But I agree with the general premise. It's just that the picture generally gets complex - let me explain.
The way an ad gets served is this. Places that show ads (websites, mobile websites, in-app ad spaces) are inventory. Inventory is of varying quality - an ad on the front page of the NYT is costly, whereas an ad on housewiferecipes.com or something is dirt cheap. Small sites sell their inventory to brokers, who pack it up with other sites to sell on advertising exchanges (the firm I work for runs one of these exchanges).
On the other side of the issue, advertisement costs money. A firm wanting to run ads will contract with an online media agency, which will create an ad and then find inventory to place the ad in. The firm commits to spending X amount of money for Y amount of impressions (hits), so if the agency can find inventory that performs (hits whatever ad metrics required, such as 'time in ad' or 'number of clicks') while being dirt cheap, it pockets the rest. If multiple agencies bid on the same inventory, the price of that inventory goes up (and the website runner makes more money), so it's a game of scooping up cheap inventory on random sites at the times they're cheap.

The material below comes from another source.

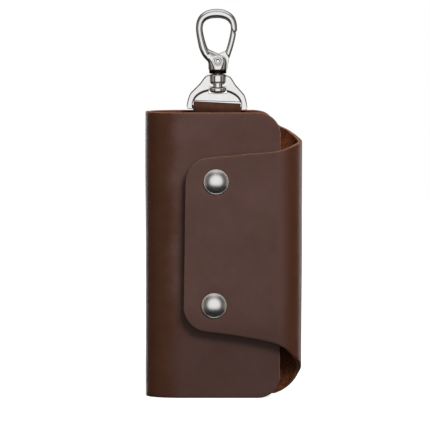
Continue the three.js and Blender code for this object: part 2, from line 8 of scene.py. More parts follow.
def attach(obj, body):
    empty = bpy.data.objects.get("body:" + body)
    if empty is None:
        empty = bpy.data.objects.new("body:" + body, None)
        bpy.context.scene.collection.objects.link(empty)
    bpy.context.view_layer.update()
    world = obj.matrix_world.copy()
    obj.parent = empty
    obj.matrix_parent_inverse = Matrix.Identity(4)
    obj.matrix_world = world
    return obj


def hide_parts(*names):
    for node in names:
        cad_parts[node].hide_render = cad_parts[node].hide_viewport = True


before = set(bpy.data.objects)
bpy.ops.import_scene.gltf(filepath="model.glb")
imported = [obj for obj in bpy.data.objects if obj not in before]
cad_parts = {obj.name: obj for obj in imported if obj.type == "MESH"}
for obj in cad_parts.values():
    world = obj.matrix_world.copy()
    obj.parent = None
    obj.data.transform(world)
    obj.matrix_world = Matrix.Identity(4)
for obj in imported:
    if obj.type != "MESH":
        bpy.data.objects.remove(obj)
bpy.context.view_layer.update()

Typically, a given source of inventory (a site) will contract out to a large number of brokers in order to guarantee that at least one of them will, upon request, be able to serve an ad in the space. 90% of ad networks vet their ads to run clean, because running a malware ad is essentially a death sentence if you ever want to run any kind of premium ad (the ones that make you a lot of money) or buy premium ad space (lots of premium advertisers will specify they only want premium space, like the front page of the NYT). Above-the-board ad networks will run clean, vet their stuff, and charge a higher exchange fee, whereas unscrupulous networks (many based in eastern europe) will charge a lower fee and let all sorts of shit go through.

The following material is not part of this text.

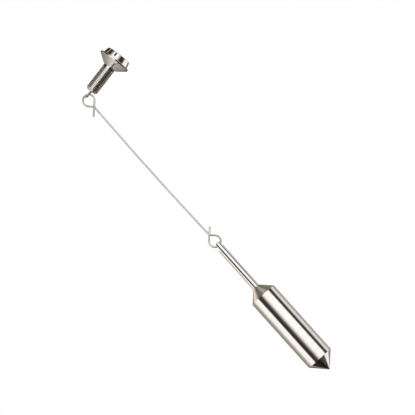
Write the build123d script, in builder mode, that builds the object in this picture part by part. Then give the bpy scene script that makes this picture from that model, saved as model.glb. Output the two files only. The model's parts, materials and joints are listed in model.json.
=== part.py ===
from build123d import *

import os
from math import cos, radians, sin, sqrt, tan

os.makedirs("parts", exist_ok=True)

# A plumb bob that hangs on a stiff wire from the eye of its suspension screw.
#
# Frame: the origin is on the screw's axis where the thread meets the small end of the seat
# cone. +Z is up along the plumb line, and everything lies about the XZ plane. The screw's
# head points towards +X and a little upwards, its eye towards -X. The wire and the bob hang
# plumb below the eye.

# Suspension screw: slotted drum head, plain shoulder, fine thread
thread_d = 8.0
thread_length = 18.3  # from the seat cone to the end face
thread_end_chamfer = 1.2
shoulder_step = 0.25  # the shoulder is this much larger than the thread, on the radius
head_base_d = 17.7
head_top_d = 15.8
head_height = 4.1
head_edge_r = 0.45
head_foot_chamfer = 0.3
slot_width = 1.0
slot_depth = 2.8
slot_turn = 6.0  # degrees from the Y axis, about the screw's axis
screw_rise = 11.0  # degrees from the X axis up to the head

# Seat washer: thin flange with a conical seat under it
flange_d = 21.0
flange_thickness = 0.95
flange_edge = 0.12
seat_height = 4.1
seat_end_wall = 0.2  # wall at the small end of the cone

# Wire eye: a staple with both legs set in the end of the screw and a straight bar across
eye_wire_d = 1.0
eye_reach = 4.75  # from the screw's end face to the bar's centre
eye_corner_r = 1.0
eye_leg_depth = 4.0
eye_side_play = 0.6  # room on each side of the hanger wire

# Hanger wire: one stiff wire, with a loop at each end that crosses it and ends in a tail
hanger_wire_d = 1.2
loop_r = 3.5  # to the wire's centre
loop_spacing = 113.4  # between the centres of the two loops
neck_bend_r = 1.8
corner_share = 0.998  # of loop_r in the loop's rounded corners, which leaves a trace of straight
crossing_gap = 0.15  # between the wire and its own tail
upper_tail = 6.3  # from the crossing to the cut end
lower_tail = 5.3
wire_bow = 0.6  # how far the long run bows sideways at its middle
bow_share = 0.9  # of the long run that is curved

# Stem: round rod with a flatted, cross-drilled top end and a threaded spigot
stem_d = 4.6
stem_length = 35.0
stem_top_r = 0.6
stem_hole_countersink = 0.6
stem_hole_play = 0.17  # above the loop's wire where it leaves the hole's mouth
stem_end_wall = 0.45  # above the hole
stem_flat_offset = 0.9  # from the rod's axis to the flat
stem_flat_length = 2.4  # from the top end to where the flat begins to run out
stem_cutter_r = 2.2
spigot_d = 4.0
spigot_length = 7.0
spigot_chamfer = 0.5

# Bob body: cylinder, conical shoulder and plumb point, turned in one piece
body_d = 17.4
body_length = 50.4
shoulder_angle = 90.0  # included
shoulder_land = 0.2  # flat ring round the stem
point_angle = 90.0  # included
edge_break = 0.15
spigot_hole_extra = 1.5  # depth below the spigot

# Clearance between a wire loop and the piece that hangs on it or carries it
hang_clearance = 0.08

# The screw's own directions
along_screw = Vector(cos(radians(screw_rise)), 0, sin(radians(screw_rise)))
across_screw = Vector(-sin(radians(screw_rise)), 0, cos(radians(screw_rise)))
across_y = Vector(0, 1, 0)
screw_axis = Axis((0, 0, 0), along_screw)
screw_profile = Plane(origin=(0, 0, 0), x_dir=across_screw, z_dir=across_y)
screw_end = along_screw * -thread_length

# Where the pieces hang
shoulder_d = thread_d + 2 * shoulder_step
eye_half_width = (hanger_wire_d + eye_wire_d) / 2 + eye_side_play  # to a leg's centre
eye_bar = along_screw * -(thread_length + eye_reach)
eye_to_loop = loop_r - (hanger_wire_d + eye_wire_d) / 2 - hang_clearance
upper_loop_z = eye_bar.Z - eye_to_loop
lower_loop_z = upper_loop_z - loop_spacing
stem_hole_z = lower_loop_z - loop_r
loop_inner_r = loop_r - hanger_wire_d / 2
wire_top = loop_r - sqrt(loop_inner_r**2 - (stem_d / 2) ** 2)  # at the mouth, above the hole's axis
stem_hole_r = wire_top + stem_hole_play - stem_hole_countersink
stem_top_z = stem_hole_z + stem_hole_r + stem_end_wall
stem_foot_z = stem_top_z - stem_length
land_r = stem_d / 2 + shoulder_land
shoulder_height = (body_d / 2 - land_r) / tan(radians(shoulder_angle / 2))
body_top_z = stem_foot_z - shoulder_height
body_foot_z = body_top_z - body_length
point_z = body_foot_z - body_d / 2 / tan(radians(point_angle / 2))
plumb = Plane(origin=(eye_bar.X, 0, 0), x_dir=(1, 0, 0), z_dir=(0, -1, 0))
plumb_axis = Axis((eye_bar.X, 0, 0), (0, 0, 1))


def make_suspension_screw():
    """Drum head, shoulder and thread in one turned piece, with the driver slot and leg holes."""
    seat_top = seat_height + flange_thickness
    head_top = seat_top + head_height
    with BuildPart() as screw:
        with BuildSketch(screw_profile):
            with BuildLine():
                Polyline(
                    (0, -thread_length),
                    (thread_d / 2 - thread_end_chamfer, -thread_length),
                    (thread_d / 2, thread_end_chamfer - thread_length),
                    (thread_d / 2, 0),
                    (shoulder_d / 2, 0),
                    (shoulder_d / 2, seat_top),
                    (head_base_d / 2 - head_foot_chamfer, seat_top),
                    (head_base_d / 2, seat_top + head_foot_chamfer),
                    (head_top_d / 2, head_top),
                    (0, head_top),
                    close=True,
                )
            make_face()
        revolve(axis=screw_axis)
        top_rim = screw.edges().filter_by(GeomType.CIRCLE).sort_by(screw_axis)[-1]
        fillet(top_rim, head_edge_r)
        slot_plane = Plane(
            origin=along_screw * head_top,
            x_dir=across_screw.rotate(screw_axis, 90 - slot_turn),
            z_dir=along_screw,
        )
        with BuildSketch(slot_plane):
            Rectangle(2 * head_base_d, slot_width)
        extrude(amount=-slot_depth, mode=Mode.SUBTRACT)
        with Locations(Plane(origin=screw_end, x_dir=across_y, z_dir=-along_screw)):
            with Locations((-eye_half_width, 0), (eye_half_width, 0)):
                Hole(eye_wire_d / 2, depth=eye_leg_depth)
    return screw


def make_seat_washer():
    """Thin flange with the conical seat under it, bored to the screw's shoulder."""
    bore_r = shoulder_d / 2
    seat_end_r = bore_r + seat_end_wall
    flange_top = seat_height + flange_thickness
    with BuildPart() as washer:
        with BuildSketch(screw_profile):
            with BuildLine():
                Polyline(
                    (bore_r, 0),
                    (seat_end_r, 0),
                    (flange_d / 2 - flange_edge, seat_height),
                    (flange_d / 2, seat_height + flange_edge),
                    (flange_d / 2, flange_top - flange_edge),
                    (flange_d / 2 - flange_edge, flange_top),
                    (bore_r, flange_top),
                    close=True,
                )
            make_face()
        revolve(axis=screw_axis)
    return washer


def make_wire_eye():
    """A staple of round wire: two legs set in the screw's end, and the bar the hanger rides on."""
    with BuildPart() as eye:
        with BuildLine(Plane(origin=screw_end, x_dir=across_y, z_dir=across_screw)) as path:
            FilletPolyline(
                (-eye_half_width, -eye_leg_depth),
                (-eye_half_width, eye_reach),
                (eye_half_width, eye_reach),
                (eye_half_width, -eye_leg_depth),
                radius=eye_corner_r,
            )
        with BuildSketch(path.line ^ 0):
            Circle(eye_wire_d / 2)
        sweep(path=path.line)
    return eye


def loop_corners(centre_z, tail_length):
    """Corners of the wire at one end: its tail, round the loop, and the neck on the plumb line.

    The loop is a square on its point whose three outer corners are rounded to the loop's own
    radius. The square's last side runs on past the neck as the tail, on the -Y side of the
    wire that it crosses.
    """
    half_diagonal = loop_r * sqrt(2)
    neck_z = centre_z - half_diagonal
    aside = (hanger_wire_d + crossing_gap) / 2
    tail_run = tail_length / sqrt(2)
    return [
        (-tail_run, neck_z - tail_run, aside * (1 + tail_run / half_diagonal)),
        (half_diagonal, centre_z, 0),
        (0, centre_z + half_diagonal, 0),
        (-half_diagonal, centre_z, 0),
        (0, neck_z, -aside),
    ]


def make_hanger_wire():
    """The whole hanger: the lower end has the same loop the other way up, crossed on the +Y side."""
    middle = Plane(
        origin=(eye_bar.X, 0, (upper_loop_z + lower_loop_z) / 2), x_dir=plumb.x_dir, z_dir=plumb.z_dir
    )
    upper = loop_corners(loop_spacing / 2, upper_tail)
    lower = [(-x, -z, -y) for x, z, y in reversed(loop_corners(loop_spacing / 2, lower_tail))]
    half_run = loop_spacing / 2 - loop_r * sqrt(2)
    bow_peak = wire_bow / (1 - bow_share / 2)  # where the run's two straight ends would meet
    bow_r = bow_share * half_run**2 / bow_peak
    loop_bend_r = loop_r * corner_share
    end_radii = [loop_bend_r, loop_bend_r, loop_bend_r, neck_bend_r]
    with BuildPart() as hanger:
        with BuildLine(middle) as path:
            FilletPolyline(
                *upper, (-bow_peak, 0, 0), *lower, radius=end_radii + [bow_r] + end_radii[::-1]
            )
        with BuildSketch(path.line ^ 0):
            Circle(hanger_wire_d / 2)
        sweep(path=path.line)
    return hanger


def make_stem():
    """Round rod: top end flatted on one side and drilled across for the hanger, spigot below."""
    with BuildPart() as stem:
        with BuildSketch(plumb):
            with BuildLine():
                Polyline(
                    (0, stem_foot_z - spigot_length),
                    (spigot_d / 2 - spigot_chamfer, stem_foot_z - spigot_length),
                    (spigot_d / 2, stem_foot_z - spigot_length + spigot_chamfer),
                    (spigot_d / 2, stem_foot_z),
                    (stem_d / 2, stem_foot_z),
                    (stem_d / 2, stem_top_z),
                    (0, stem_top_z),
                    close=True,
                )
            make_face()
        revolve(axis=plumb_axis)
        fillet(stem.edges().filter_by(GeomType.CIRCLE).sort_by(Axis.Z)[-1], stem_top_r)

        # the flat, cut from the -X side, with the cutter's radius where it runs out
        flat_end_z = stem_top_z - stem_flat_length
        outside_x = -stem_flat_offset - stem_cutter_r
        with BuildSketch(plumb):
            with BuildLine():
                Polyline(
                    (outside_x, flat_end_z - stem_cutter_r),
                    (outside_x, stem_top_z),
                    (-stem_flat_offset, stem_top_z),
                    (-stem_flat_offset, flat_end_z),
                )
                RadiusArc(
                    (-stem_flat_offset, flat_end_z),
                    (outside_x, flat_end_z - stem_cutter_r),
                    stem_cutter_r,
                )
            make_face()
        extrude(amount=stem_d, both=True, mode=Mode.SUBTRACT)

        # the cross hole, countersunk where the wire leaves it on either side
        for mouth_x, outward in ((-stem_flat_offset, -1), (stem_d / 2, 1)):
            mouth = Plane(
                origin=(eye_bar.X + mouth_x, 0, stem_hole_z), x_dir=(0, 1, 0), z_dir=(outward, 0, 0)
            )
            with Locations(mouth):
                CounterSinkHole(
                    radius=stem_hole_r,
                    counter_sink_radius=stem_hole_r + stem_hole_countersink,
                    counter_sink_angle=90,
                )
    return stem


def make_bob_body():
    """Cylinder, conical shoulder and plumb point, with the blind hole for the stem's spigot."""
    with BuildPart() as body:
        with BuildSketch(plumb):
            with BuildLine():
                Polyline(
                    (0, point_z),
                    (body_d / 2, body_foot_z),
                    (body_d / 2, body_top_z),
                    (land_r, stem_foot_z),
                    (0, stem_foot_z),
                    close=True,
                )
            make_face()
        revolve(axis=plumb_axis)
        rims = body.edges().filter_by(GeomType.CIRCLE).sort_by(Axis.Z)[:2]
        fillet(rims, edge_break)
        with Locations(Plane(origin=(eye_bar.X, 0, stem_foot_z))):
            Hole(spigot_d / 2, depth=spigot_length + spigot_hole_extra)
    return body


makers = {
    "suspension_screw": make_suspension_screw,
    "seat_washer": make_seat_washer,
    "wire_eye": make_wire_eye,
    "hanger_wire": make_hanger_wire,
    "stem": make_stem,
    "bob_body": make_bob_body,
}
for name, make in makers.items():
    piece = make()
    piece.part.label = name
    export_step(piece.part, f"parts/{name}.step")

print(f"eye bar x {eye_bar.X:.3f} z {eye_bar.Z:.3f}, stem hole z {stem_hole_z:.3f}, point z {point_z:.3f}")
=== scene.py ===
import json
from math import ceil, cos, pi, radians, sin, sqrt, tan

import bmesh
import bpy
from mathutils import Matrix, Vector


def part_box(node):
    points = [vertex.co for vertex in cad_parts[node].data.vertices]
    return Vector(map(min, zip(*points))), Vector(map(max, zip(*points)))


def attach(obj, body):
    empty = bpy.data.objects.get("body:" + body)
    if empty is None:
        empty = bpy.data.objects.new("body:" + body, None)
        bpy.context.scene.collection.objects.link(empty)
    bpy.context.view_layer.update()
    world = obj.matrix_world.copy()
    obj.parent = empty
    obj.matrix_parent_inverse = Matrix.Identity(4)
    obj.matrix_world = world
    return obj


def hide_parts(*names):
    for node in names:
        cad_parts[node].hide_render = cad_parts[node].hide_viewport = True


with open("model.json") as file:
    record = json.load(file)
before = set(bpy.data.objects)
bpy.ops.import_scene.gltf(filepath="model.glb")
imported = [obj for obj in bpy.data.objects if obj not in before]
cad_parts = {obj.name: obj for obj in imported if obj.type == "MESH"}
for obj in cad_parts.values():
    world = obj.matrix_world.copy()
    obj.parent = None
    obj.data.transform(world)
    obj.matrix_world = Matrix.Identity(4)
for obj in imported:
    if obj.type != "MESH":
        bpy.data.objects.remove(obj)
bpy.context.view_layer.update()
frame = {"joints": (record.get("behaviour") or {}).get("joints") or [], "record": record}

mm = 0.001

# ---------------------------------------------------------------- sizes
# Corners too small to measure, broken so that they catch the light
screw_corner_r = 0.06 * mm
plumb_corner_r = 0.04 * mm
slot_edge_break = 0.07 * mm
hole_edge_break = 0.05 * mm
cutter_extra = 1.0 * mm  # how far a cutter stands out of the metal

# Suspension screw, measured along its own axis from where the thread meets the seat
thread_r = 4.0 * mm
thread_length = 18.3 * mm
thread_pitch = 1.0 * mm
thread_depth = 0.16 * mm
thread_plain = 2.8 * mm  # left unthreaded next to the seat
thread_end_chamfer = 1.2 * mm
shoulder_r = 4.25 * mm
head_base_r = 8.85 * mm
head_top_r = 7.9 * mm
head_height = 4.1 * mm
head_edge_r = 0.45 * mm
head_foot_chamfer = 0.3 * mm
slot_width = 1.0 * mm
slot_depth = 2.8 * mm
slot_corner_r = 0.12 * mm
slot_turn = radians(6)

# Seat washer
flange_r = 10.5 * mm
flange_thickness = 0.95 * mm
flange_edge = 0.12 * mm
seat_height = 4.1 * mm
seat_end_r = 4.45 * mm
seat_top = seat_height + flange_thickness
head_top = seat_top + head_height

# Wire eye
eye_wire_r = 0.5 * mm
eye_half_width = 1.7 * mm
eye_corner_r = 1.0 * mm
eye_leg_depth = 4.0 * mm
eye_end_round = 0.1 * mm

# Hanger wire
hanger_r = 0.6 * mm
hanger_end_round = 0.18 * mm
loop_r = 3.5 * mm
neck_bend_r = 1.8 * mm
crossing_gap = 0.15 * mm
upper_tail = 6.3 * mm
lower_tail = 5.3 * mm
wire_bow = 0.6 * mm
bow_share = 0.9  # of the run between the loops
hang_clearance = 0.08 * mm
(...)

What does this mean? An attacker with a crafted ad that can beat cheapo mal-detection can buy cheap inventory on a shady network, intentionally outbid other people and pay a minor premium for that cheap inventory, and get their ads wherever they want. The ad network will get shut down if it was really egregious (since running a malware ad can theoretically open you to litigation from other advertisers on your network), but for every network that shuts down there's another that can pop up promising minimal overhead and minimal vetting.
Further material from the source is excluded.